O problema é que a noção de ‘cinema de mercado’ não se esgota no seu próprio rótulo. Não basta que um modelo de construção cinematográfica ou um mecanismo de produção se autodefina como tal para que ele se transforme num produto comercialmente bem-sucedido.
Disputa absurda
Nos últimos dois ou três anos, a atividade cinematográfica e audiovisual brasileira embarcou nessa febre de dicotomias estéreis. Ela tem dificultado a vida do cinema brasileiro em muitos sentidos. Um deles é vender a idéia de que um filme brasileiro é tanto melhor quanto mais se pareça com as formas consagradas na dramaturgia televisiva. Na verdade, os filmes que mais se parecem com produtos imaginados para outras mídias não têm tido grandes registros de sucesso. Enquanto isso, a televisão tem, ela mesma, buscado referência em filmes de sucesso para promover suas adaptações. Isso não chega a ser novidade. Casos como os de Carandiru e Cidade de Deus, para não ir muito mais longe, são rotineiros na televisão americana.
A defesa da centralização da produção, inspirada em exemplos como o de Hollywood, não é muito feliz. Hollywood é um pólo de produção para onde convergem talento e dinheiro privado. Um exemplo análogo de sucesso pode ser identificado no Projac (a Central Globo de Produções), por exemplo.
Já o cinema brasileiro não goza das condições de auto-sustentabilidade que existem no cinema norte-americano e na maior parte da atividade televisiva. Para sobreviver, depende de incentivos que têm como base a renúncia fiscal pelo Estado. É dinheiro que vem de todo o país e que tem que ser aplicado em todo o país. Além disso, muitos dos melhores filmes brasileiros dos últimos anos têm origem em produções de fora da região sudeste. É o caso de Cinema, aspirinas e urubus e Cidade Baixa, para mencionar apenas dois títulos que permanecem neste momento em cartaz.
O instrumento do artigo 3º da Lei do Audiovisual, agregado à parceria das grandes distribuidoras internacionais e da própria televisão, tem gerado resultados extraordinários. Os 6 milhões de ingressos vendidos por 2 Filhos de Francisco não teriam sido possíveis de outra forma. Nem sucessos recentes como Carandiru. Não se pode descartar isso, assim como não de pode pretender estimular o monolitismo da produção. A começar pelo fato de que nem todos os produtos que se valem deste modelo se tornam Carandiru ou 2 Filhos de Fancisco.

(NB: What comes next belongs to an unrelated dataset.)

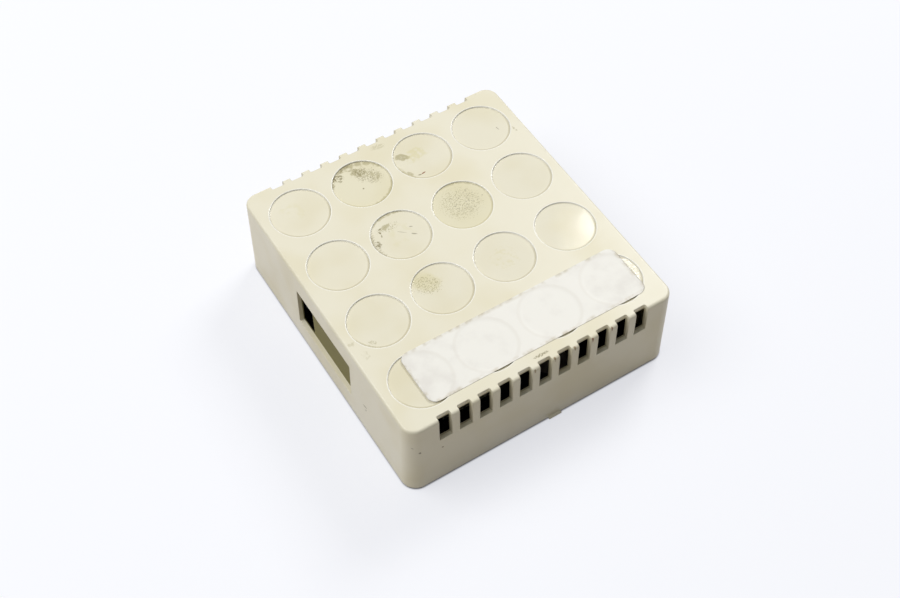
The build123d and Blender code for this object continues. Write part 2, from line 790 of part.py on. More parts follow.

A absurda disputa entre visões conflitantes da maneira como o Estado deve aplicar os parcos recursos que destina à cultura, e em particular à atividade audiovisual, traz ainda em seu bojo a dificuldade de reconhecimento das mudanças de lideranças operadas nessa atividade. Não apenas lideranças políticas, mas de visões afinadas com as demandas atuais, justamente as do mercado.
Modelo de construção
Cinema ‘de mercado’ é aquele que se realiza na bilheteria e não simplesmente na rotulação. O cinema verdadeiramente ‘de mercado’ que se faz hoje é bem diferente do que se fazia há 20 anos, ou 40 anos atrás. E mais: existe uma nova ordem audiovisual que inclui não apenas a convergência entre as mídias, mas toda uma forma original de criação audiovisual, que vai dos jogos eletrônicos ao conteúdo para telefones celulares.
Tal fato tem que ser reconhecido para que haja condições de modernização da atividade. Modelos de construção de produtos audiovisuais, seus mecanismos de produção e sua relação com o público constituem processos dinâmicos. Retardá-los só pode ter conseqüências nefastas tanto para a qualidade quanto para o desempenho do produto audiovisual que é produzido.
Não existe exemplo, no mundo inteiro, de um mercado audiovisual bem-sucedido que prescinda da pluralização. E, no entanto, pluralizar não é estabelecer guetos conflitantes entre pobres e ricos, entre projetos supostamente culturais e projetos supostamente de mercado. Pluralizar é reconhecer as diferenças que existem na sociedade, na maneira de se expressar para ela, na forma de atingi-la.
Cada vez que se propugna a hegemonia de um modelo de construção do audiovisual, o que se está fazendo é promover o enfraquecimento de todos os modelos, inclusive do hegemônico.